2) - Cutting coils off increases the coil rate - there is plenty of mis-information on this and it all gets a bit confusing.

So I hope to clarify it here.

Firstly if you cut a coil off a spring or reduce its height by cutting off a coil or two - or even a half - you DO increase the effective rate.

An example - if you have a 150lb spring with ten coils and you cut a coil off the spring rate goes up to 167lb - the calculation is multiply the rate by the number of original coils then divide by the new number of coils.

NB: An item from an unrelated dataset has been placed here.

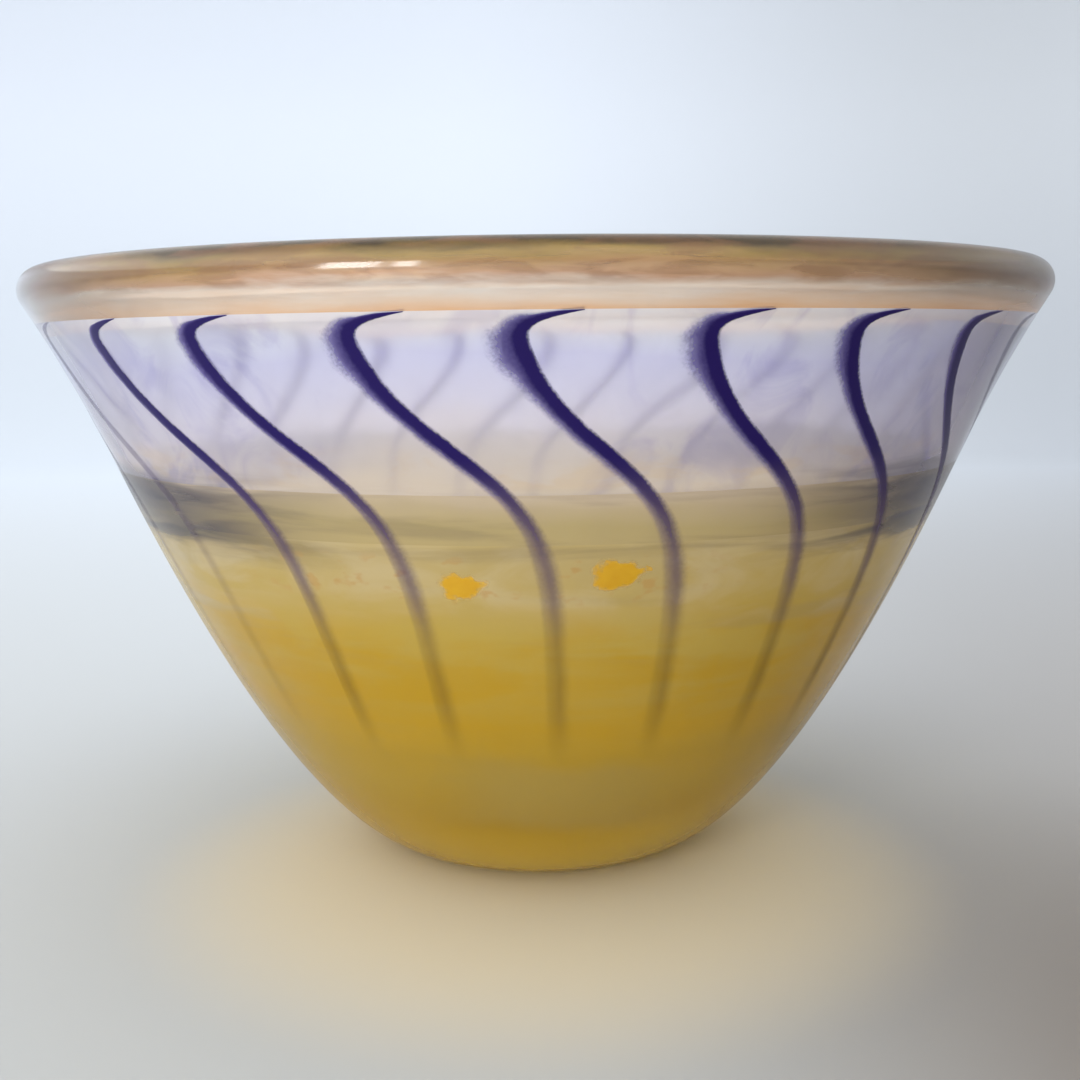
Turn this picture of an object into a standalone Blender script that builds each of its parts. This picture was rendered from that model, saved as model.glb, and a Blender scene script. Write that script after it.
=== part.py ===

150 x 10 / 9 could it be simpler?

However - you have also reduced the height of the spring from say 12.5 inches to 11.25 inches - as the shocker you have taken the coil off has an open length of 10 inches you have lost some preload - lets look at this in a little more detail.

150lb spring - preload 2.5 inches = 2.5x 150 = 375lb

167lb spring - preload 1.25 inch = 1.25x167 = 208lb

This means that when installed on the same car with our leverage funtion of 510lb for equilibrium we get.

510 - 375 = 135 135/150 = 0.9" of drop (1.17" at the wheel) - shocker fitted length - 9.1"

510 - 208 = 302 302/167 = 1.8" of drop - Shocker fitted length 8.2"

So we have cut 1.25 inches from the coil and the car has droped another 1.1 inch on the shocker (total 1.9" at the shock and 2.5" at the wheel) and we have increased the rate by 11%.

I hope this has been of use - It only scratches the surface with suspension and many more factors need to be taken into account when sorting out suspension rates ride heights and damping rates. On Sean’s S2 I still say the springs are too hard - be he likes it that way - I hope to show him with my S4 that more compliance is actually faster - We changed the spring rates and moved the top mounting so that everything lined up and worked as it should at the ride height that he wanted - the result is that the suspension is where it should be the chassis height is where he wanted it and the suspension is so hard it hurts - however on smooth tarmac the front is stuck down the back end is another story and due a five link very soon.